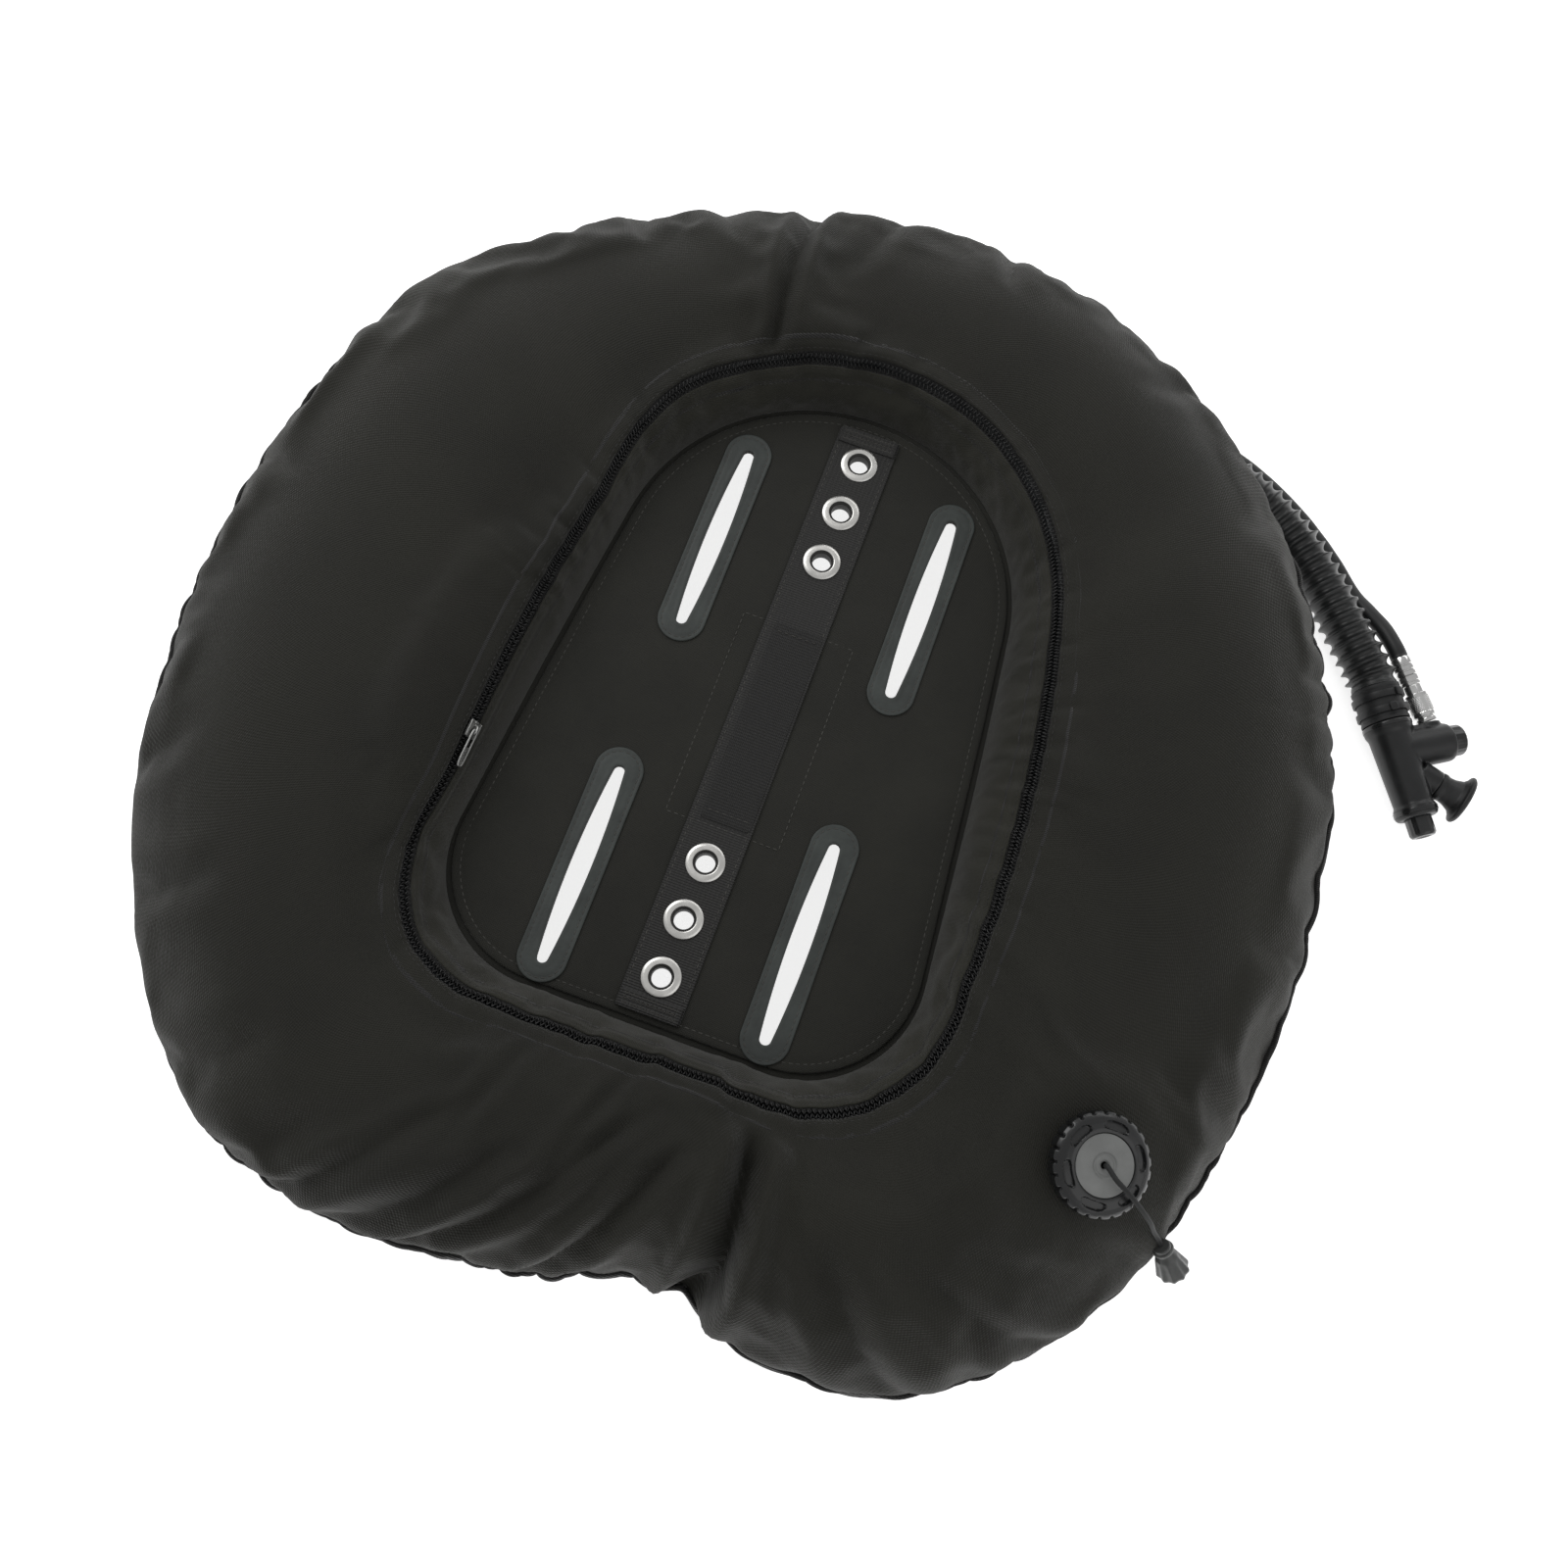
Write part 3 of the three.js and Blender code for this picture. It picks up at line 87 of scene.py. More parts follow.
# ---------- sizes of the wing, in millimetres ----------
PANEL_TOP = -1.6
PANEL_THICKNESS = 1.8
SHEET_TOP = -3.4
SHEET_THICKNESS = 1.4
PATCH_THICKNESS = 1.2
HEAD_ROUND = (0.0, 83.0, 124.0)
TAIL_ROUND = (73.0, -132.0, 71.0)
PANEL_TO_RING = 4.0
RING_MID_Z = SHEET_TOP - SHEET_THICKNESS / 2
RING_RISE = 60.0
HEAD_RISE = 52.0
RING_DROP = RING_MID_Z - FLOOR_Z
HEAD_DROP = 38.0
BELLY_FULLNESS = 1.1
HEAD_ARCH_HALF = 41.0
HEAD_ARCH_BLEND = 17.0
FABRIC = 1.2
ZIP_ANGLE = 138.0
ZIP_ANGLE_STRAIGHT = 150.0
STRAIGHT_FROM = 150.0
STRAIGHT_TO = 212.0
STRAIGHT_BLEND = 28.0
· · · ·
_THE EXERCISE_
Your task is to repeat every line exactly.

_RESPONSE FOR THIS EXERCISE_
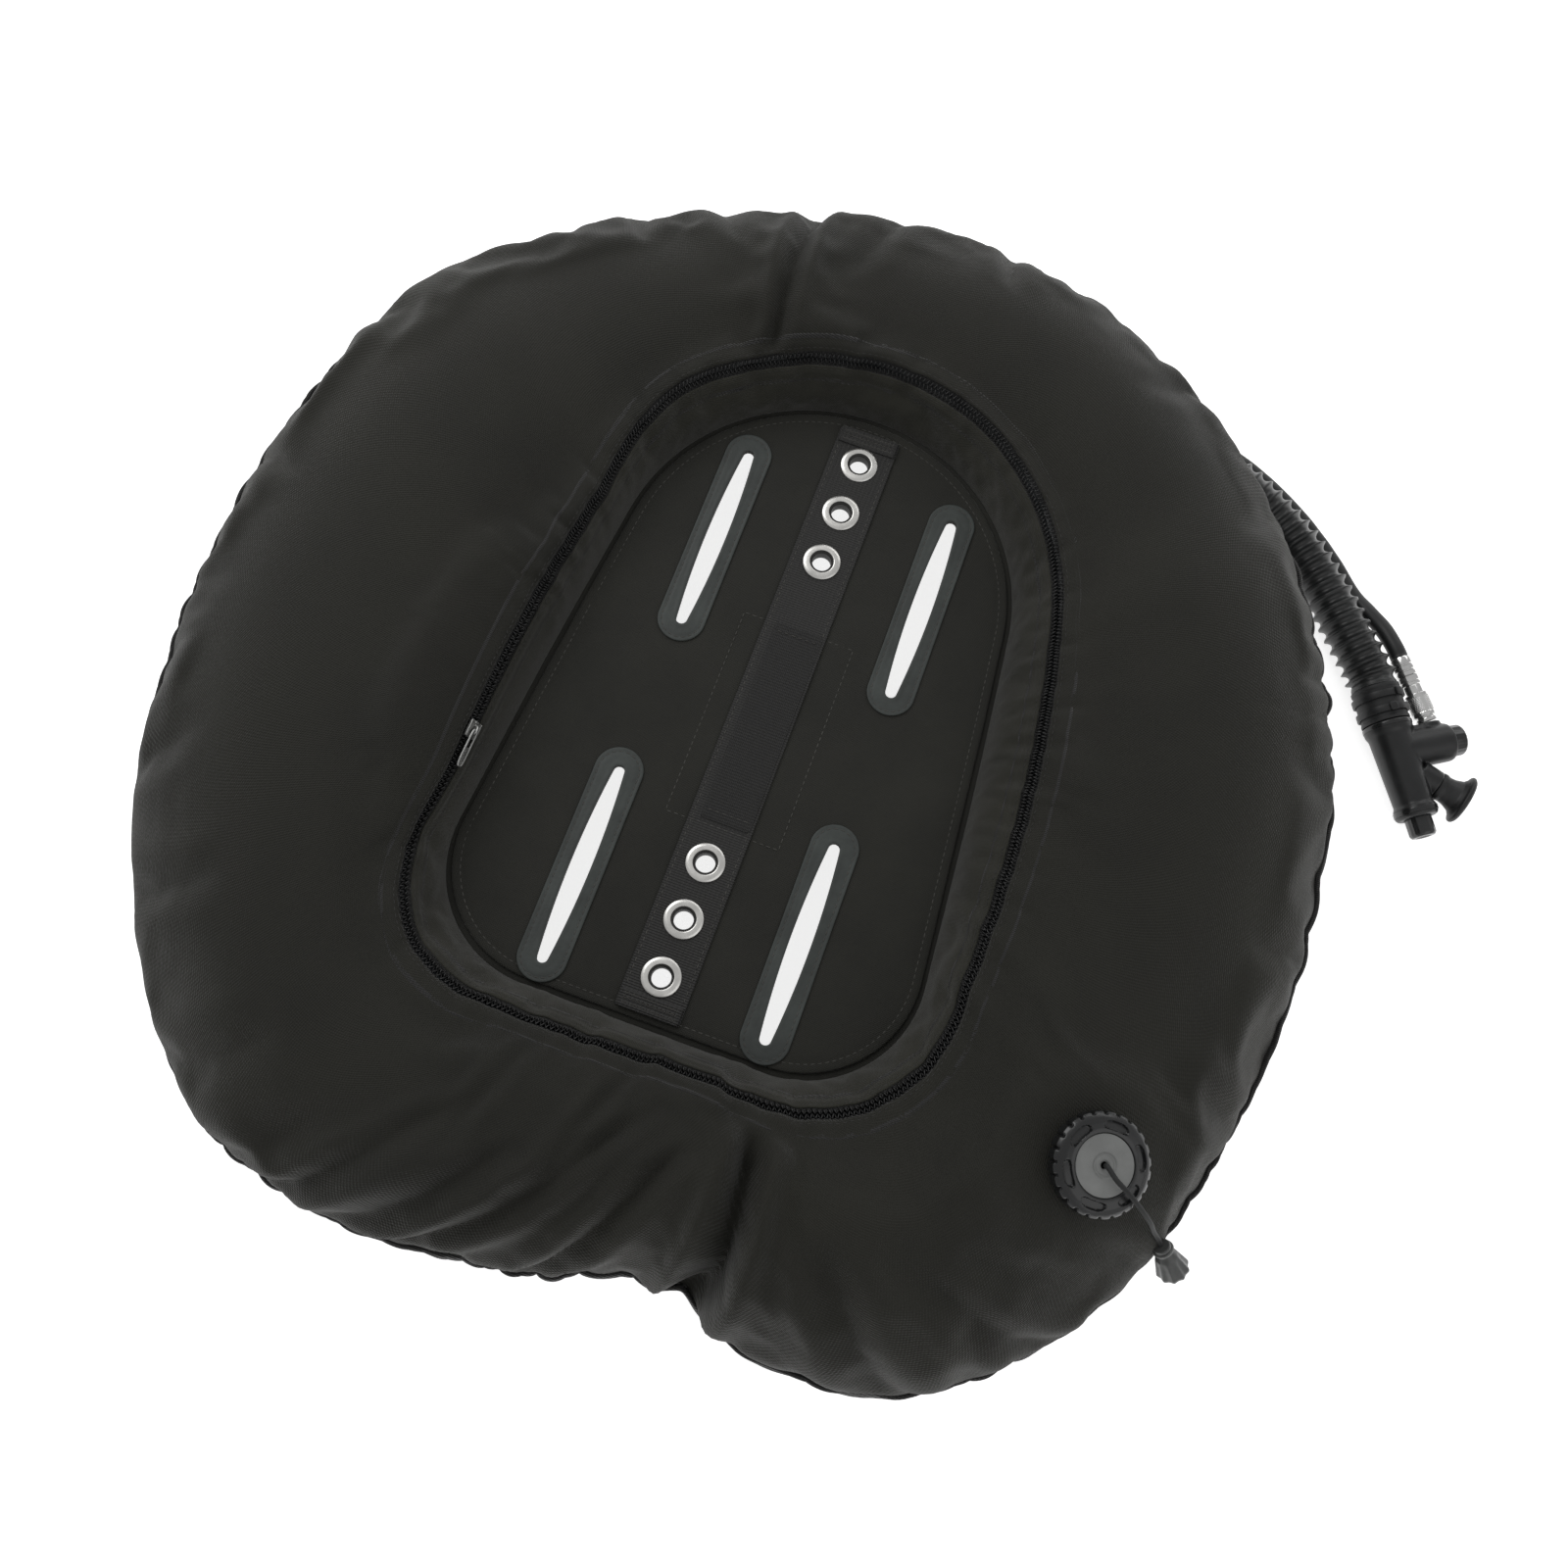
Write part 3 of the three.js and Blender code for this picture. It picks up at line 87 of scene.py. More parts follow.
# ---------- sizes of the wing, in millimetres ----------
PANEL_TOP = -1.6
PANEL_THICKNESS = 1.8
SHEET_TOP = -3.4
SHEET_THICKNESS = 1.4
PATCH_THICKNESS = 1.2
HEAD_ROUND = (0.0, 83.0, 124.0)
TAIL_ROUND = (73.0, -132.0, 71.0)
PANEL_TO_RING = 4.0
RING_MID_Z = SHEET_TOP - SHEET_THICKNESS / 2
RING_RISE = 60.0
HEAD_RISE = 52.0
RING_DROP = RING_MID_Z - FLOOR_Z
HEAD_DROP = 38.0
BELLY_FULLNESS = 1.1
HEAD_ARCH_HALF = 41.0
HEAD_ARCH_BLEND = 17.0
FABRIC = 1.2
ZIP_ANGLE = 138.0
ZIP_ANGLE_STRAIGHT = 150.0
STRAIGHT_FROM = 150.0
STRAIGHT_TO = 212.0
STRAIGHT_BLEND = 28.0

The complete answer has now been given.